Despite it initially being Robert’s dream, she has done it her way. She set about redecorating the house, making the best of what was there and keeping in situ many of the family heirlooms, including portraits and photographs — there’s one of the Duchess of Gloucester, as Robert’s father had been her equerry.

Aisling has added her own touches from her travels. She also decided to put a lot of emphasis on her own great passion for art and start an art school, which she’s been running since 2007. When weather permits, the classes are held outdoors on the amazing grounds, but, in the main, they take place in the wonderful, light-filled studios, which were once stables.

“The studios are specially designed with north light, as they are in the academies of Florence,” Aisling says. “It’s a multi-disciplinary, three-day course which includes sculpture, drawing, landscape, some figurative painting  and portraiture.

“My nephew, Sam Horler, a brilliant artist, comes and teaches here, while the Hungarian artist, Istvan Laszlo, teaches sculpture. We do clay modelling, doing nose, eyes, mouth — the basics. We’re training the eye and the hand. The sense of observation is heightened. Our course is unique,” Aisling says passionately.

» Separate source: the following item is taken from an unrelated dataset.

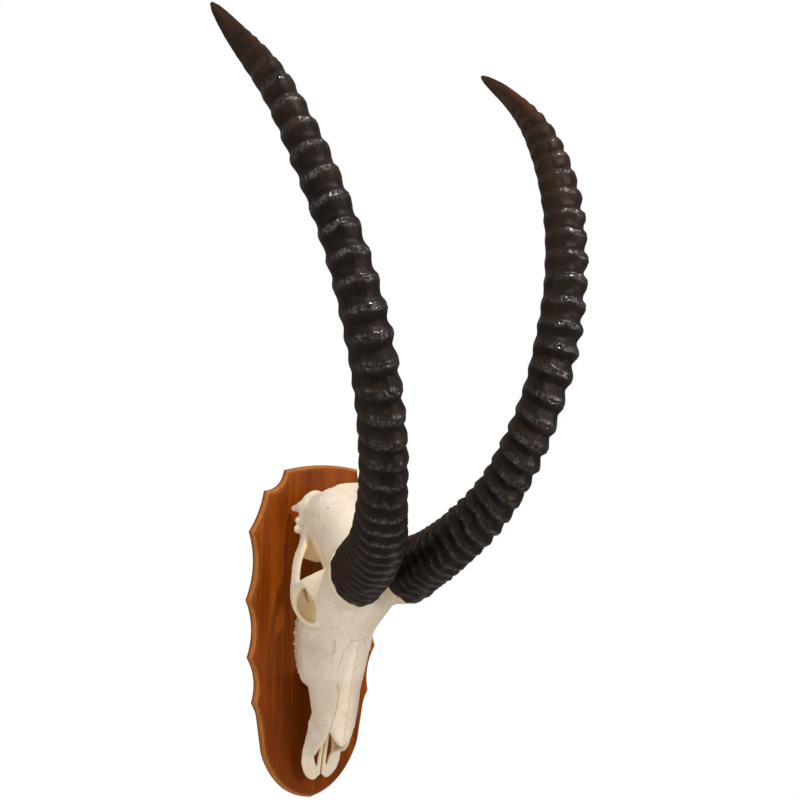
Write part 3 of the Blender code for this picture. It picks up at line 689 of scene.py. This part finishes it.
POSTORBITAL = [
    (44, -122, 358, 58, -115, 304, 7), (58, -110, 351, 68, -108, 318, 5.5),
    (66, -98, 343, 73, -98, 329.5, 4.5), (69, -86, 336, 73, -86, 328, 3.6),
    (70, -75, 334, 73, -76, 326, 3),
]
PREMAXILLA = [
    (29, -50, 131, 20, -90, 129, 2.6), (28.5, -44, 114, 22, -84, 113, 2.6),
    (27.5, -39, 100, 24, -73, 103, 2.6), (28, -35.5, 88, 26, -64, 89, 2.7),
    (30, -34.5, 78, 24, -53, 83, 2.8), (32.5, -34, 70, 18, -41, 74.5, 3),
    (33, -34, 64, 13.3, -35.5, 66, 3), (30.5, -33.5, 53, 12, -35, 59, 3),
    (25, -32, 43, 9.5, -35, 54, 3), (17, -31, 36.5, 6.5, -34.5, 49, 3),
    (8.5, -31.5, 34.5, 4.2, -34, 44, 2.8),
]
PALATE_EDGE = [
    (27, -40, 124, 3, -44, 122, 2.4), (27, -39, 110, 8, -42, 109, 2.3),
    (28, -36.5, 98, 13.5, -40, 98, 2.2), (29, -35, 84, 16, -39, 84, 2.2),
    (30, -34.5, 74, 15.5, -37, 74, 2.2),
]
PAROCCIPITAL = [
    (51, -52, 436, 42, -52, 440, 6), (52.5, -38, 436, 45, -38, 440, 5),
    (51.5, -20, 434, 47, -20, 437, 3),
]
MASTOID = [
    (44, -62, 450, 44, -50, 434, 6), (48, -46, 447, 48, -41, 434, 4.5),
    (52, -40, 443, 52, -37, 437, 2.8),
]
PTERYGOID = [
    (20, -44, 292, 18, -70, 292, 2.2), (17, -40, 314, 16, -72, 314, 2.2),
    (16, -46, 334, 16, -72, 334, 2.2),
]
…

She goes on to explain: “I set up the school as a reaction to the lack of classical training in drawing and sculpture in art schools. I feel that you cannot do contemporary art unless you have an understanding of history. Both Picasso and Van Gogh used the same methods in drawing that we teach here at the Rossnaree Summer School.”

Aisling oversees the courses, but if her own evocative paintings, which are all over her kitchen, are any indication, she could do the tuition herself.

Despite all the art courses she’s done, she’s never had an exhibition — perhaps with two such high-profile artist parents, she found it hard to forge her own career in the same milieu? Aisling doesn’t deny that, but that could alter. “I feel a change in my life coming on, I don’t know what, but it could be exciting,” she says.

For such an intrepid spirit, it will probably be another great adventure.

The next Rossnaree Summer School art courses will take place from August 15-17, August 29-31 and September 19-21.